If teams have technical boundaries defined at a higher level in the stack (e.g. APIs) and so they don't share a database, you don't need loads of process and docs and architectural meetings to coordinate. Letting teams delivery independently is a good architectural feature.
I think cargo cutting stuff like "Postgres for everything" is also a plague. I agree you don't want to overengineer, but if you're a leader and your policy is basically "engineers can't ever be trusted to do hard things" then you're a bad leader.
Sorry if this comes off as brusque, but I've seen good engineers want to use Elasticache for the right reasons and seen "leaders" tell them no because "caching is one of the hard problems in computer science."

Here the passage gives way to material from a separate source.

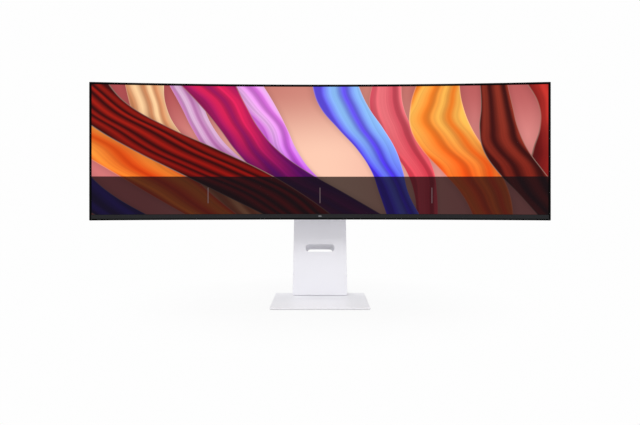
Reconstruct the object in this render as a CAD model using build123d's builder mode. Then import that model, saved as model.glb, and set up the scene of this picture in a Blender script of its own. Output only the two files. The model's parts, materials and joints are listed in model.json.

Leadership-by-folksy-saying is sadly a real thing.
I worked in a Postgres for everything business, and the IPO and later value creation for customers and investors (including me) had been stratospheric.
Not dealing with loads of technology choices in the early days is a boon.
Once we hit more than $100m in rev it made sense to allow a bit more optimisation for purpose - but only when we had cash flow to pay for it. Otherwise all these fancy-shmancy choices are just dressed-up tech debt.
Yeah my original comment was about experiences working at places with this kind of monetary success (if not more) and stubbornly not evolving. Low trust eng leadership philosophies will do that though.
I think that's actually the point of "postgres for everything"?